Health workers nationwide have complained bitterly about the same-faces-training syndrome in health facilities, while the country is striving hard to achieve universal health coverage through its National Healthcare Quality Strategy.

Mr Anthony Sopaal, a Training Manager, Ghana Registered Nurses and Midwives Association, said most at times, senior workers and obviously, the favourites of high officials in hospitals and health centres were the ones given the opportunity to go for training and re-training on same topics and areas at hotels and other facilities within and outside the country.

“All the time, same people are taken for trainings and if staff are demotivated by this and not given the required capacity building, they will not perform,” he added.

He said it was high time Junior staff and different faces within the senior staff were given equal opportunities to undergo training, to help them acquire enhanced knowledge for quality healthcare delivery.

He made the assertion during a two-day stakeholder engagement on the National healthcare Quality held in Accra.

The forum sought to assess the level of the National Healthcare Quality Strategy within the Ministry and across its agencies, showcase quality innovations by the agencies, serve as an avenue to recognise the efforts of providers and promote the use of evidence for decision making, as part of the review process on the NHQS.

Mr Albert Kofi Acquah, a Quality Assurance Manager and Physiotherapist, Cape Coast Teaching Hospital, also bemoaned the no-bed syndrome that unfortunately sometimes triggered the condition of patients and worsened their complications.

He appealed that a ‘Bed Manager’ was appointed for all health facilities nationwide to ensure that beds were always available for emergency cases.

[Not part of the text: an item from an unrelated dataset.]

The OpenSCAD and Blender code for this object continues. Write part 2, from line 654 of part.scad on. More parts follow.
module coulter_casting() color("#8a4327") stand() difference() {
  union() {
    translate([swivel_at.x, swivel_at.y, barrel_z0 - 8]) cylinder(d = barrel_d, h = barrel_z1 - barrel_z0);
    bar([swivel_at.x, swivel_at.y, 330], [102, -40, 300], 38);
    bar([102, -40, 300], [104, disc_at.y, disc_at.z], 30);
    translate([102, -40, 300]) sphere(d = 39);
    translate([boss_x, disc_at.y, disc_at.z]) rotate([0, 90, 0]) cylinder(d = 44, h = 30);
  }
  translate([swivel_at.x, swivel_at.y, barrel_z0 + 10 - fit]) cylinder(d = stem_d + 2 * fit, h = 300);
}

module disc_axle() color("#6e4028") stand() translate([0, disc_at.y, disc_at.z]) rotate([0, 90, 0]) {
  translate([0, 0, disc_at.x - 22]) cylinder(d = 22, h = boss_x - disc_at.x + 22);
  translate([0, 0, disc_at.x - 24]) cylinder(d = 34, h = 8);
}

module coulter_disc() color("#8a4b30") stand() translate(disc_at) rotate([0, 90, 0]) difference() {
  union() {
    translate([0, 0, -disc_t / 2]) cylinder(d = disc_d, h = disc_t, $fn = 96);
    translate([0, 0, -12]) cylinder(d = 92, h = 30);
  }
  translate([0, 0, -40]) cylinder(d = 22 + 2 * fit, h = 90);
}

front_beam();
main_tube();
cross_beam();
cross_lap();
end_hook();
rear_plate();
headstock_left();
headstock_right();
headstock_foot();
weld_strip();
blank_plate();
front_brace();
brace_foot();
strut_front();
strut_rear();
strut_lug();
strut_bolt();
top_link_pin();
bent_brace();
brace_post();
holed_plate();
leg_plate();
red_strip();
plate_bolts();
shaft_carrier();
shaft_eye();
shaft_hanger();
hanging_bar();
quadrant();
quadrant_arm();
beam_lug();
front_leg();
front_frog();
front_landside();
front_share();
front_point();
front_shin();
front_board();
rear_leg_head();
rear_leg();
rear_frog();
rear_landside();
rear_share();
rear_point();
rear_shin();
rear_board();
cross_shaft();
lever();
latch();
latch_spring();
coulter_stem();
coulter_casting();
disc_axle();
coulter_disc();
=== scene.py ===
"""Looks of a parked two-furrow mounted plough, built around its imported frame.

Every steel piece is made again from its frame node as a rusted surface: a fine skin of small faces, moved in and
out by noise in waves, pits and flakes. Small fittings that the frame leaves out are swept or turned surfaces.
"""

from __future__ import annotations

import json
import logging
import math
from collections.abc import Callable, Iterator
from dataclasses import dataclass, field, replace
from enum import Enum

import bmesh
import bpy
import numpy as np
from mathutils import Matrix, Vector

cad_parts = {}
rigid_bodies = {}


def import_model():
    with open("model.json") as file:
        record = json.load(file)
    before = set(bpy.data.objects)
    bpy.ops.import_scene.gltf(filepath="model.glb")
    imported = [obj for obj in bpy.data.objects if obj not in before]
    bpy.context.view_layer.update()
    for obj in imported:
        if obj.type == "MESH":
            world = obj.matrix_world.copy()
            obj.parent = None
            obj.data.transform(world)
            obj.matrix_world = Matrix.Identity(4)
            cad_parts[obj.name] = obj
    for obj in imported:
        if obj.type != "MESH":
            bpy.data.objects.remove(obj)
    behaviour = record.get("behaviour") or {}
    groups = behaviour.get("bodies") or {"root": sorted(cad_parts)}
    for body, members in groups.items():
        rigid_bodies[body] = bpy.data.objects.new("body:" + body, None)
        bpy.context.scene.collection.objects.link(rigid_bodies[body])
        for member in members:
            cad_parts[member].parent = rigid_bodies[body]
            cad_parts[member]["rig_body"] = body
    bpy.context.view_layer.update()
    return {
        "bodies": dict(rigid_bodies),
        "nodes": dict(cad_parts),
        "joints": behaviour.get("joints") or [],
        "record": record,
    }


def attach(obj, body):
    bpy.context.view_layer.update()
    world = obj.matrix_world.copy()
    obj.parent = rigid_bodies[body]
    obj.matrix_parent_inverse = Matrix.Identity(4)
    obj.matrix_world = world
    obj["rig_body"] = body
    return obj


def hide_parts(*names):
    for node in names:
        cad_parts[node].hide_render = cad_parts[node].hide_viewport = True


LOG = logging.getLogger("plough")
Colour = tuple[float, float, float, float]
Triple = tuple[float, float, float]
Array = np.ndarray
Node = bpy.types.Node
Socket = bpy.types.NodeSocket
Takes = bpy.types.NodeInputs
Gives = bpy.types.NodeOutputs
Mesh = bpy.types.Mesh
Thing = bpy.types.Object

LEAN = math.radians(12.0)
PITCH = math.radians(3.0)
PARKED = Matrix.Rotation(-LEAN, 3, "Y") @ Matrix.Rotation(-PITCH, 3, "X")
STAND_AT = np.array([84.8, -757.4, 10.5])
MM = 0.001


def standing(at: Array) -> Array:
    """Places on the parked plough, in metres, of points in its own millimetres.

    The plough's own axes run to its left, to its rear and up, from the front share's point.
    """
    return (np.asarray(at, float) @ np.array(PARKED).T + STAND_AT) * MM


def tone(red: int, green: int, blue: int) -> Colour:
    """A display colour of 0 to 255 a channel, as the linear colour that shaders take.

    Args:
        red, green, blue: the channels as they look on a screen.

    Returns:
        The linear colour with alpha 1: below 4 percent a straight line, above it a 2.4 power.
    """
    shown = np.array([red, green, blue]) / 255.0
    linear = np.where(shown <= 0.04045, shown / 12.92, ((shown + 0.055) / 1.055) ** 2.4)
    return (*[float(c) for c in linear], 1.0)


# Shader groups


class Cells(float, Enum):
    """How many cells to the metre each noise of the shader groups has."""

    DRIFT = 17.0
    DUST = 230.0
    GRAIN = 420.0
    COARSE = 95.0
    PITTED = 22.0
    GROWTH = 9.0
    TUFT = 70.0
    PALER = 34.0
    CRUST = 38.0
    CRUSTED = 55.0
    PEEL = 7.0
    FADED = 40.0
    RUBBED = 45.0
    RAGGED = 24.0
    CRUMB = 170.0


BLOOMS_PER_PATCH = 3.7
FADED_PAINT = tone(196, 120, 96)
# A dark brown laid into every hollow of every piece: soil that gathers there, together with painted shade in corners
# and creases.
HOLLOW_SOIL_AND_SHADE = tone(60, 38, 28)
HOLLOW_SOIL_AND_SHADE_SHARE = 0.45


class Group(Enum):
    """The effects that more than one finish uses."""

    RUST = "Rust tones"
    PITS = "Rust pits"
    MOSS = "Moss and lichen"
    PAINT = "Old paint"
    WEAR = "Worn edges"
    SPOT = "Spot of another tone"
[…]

Dr Mary Eyram Ashinyo, Deputy Director, Quality Assurance, Ghana Health Service, responding to the complaints of no-bed syndrome said: “I don’t feel anything when a patient complains of no-bed syndrome. I am actually happy because it gives us reasons to investigate. The complaints we’ve been having are not new, but the problem is the resources to do the implementation.”

She explained that the usual was that emergency units were often congested, and lacked beds while wards had empty beds with some in a poor state.

She entreated health facilities to build the capacity of frontline workers to make arrangements to ensure that emergency units always had empty beds for new cases.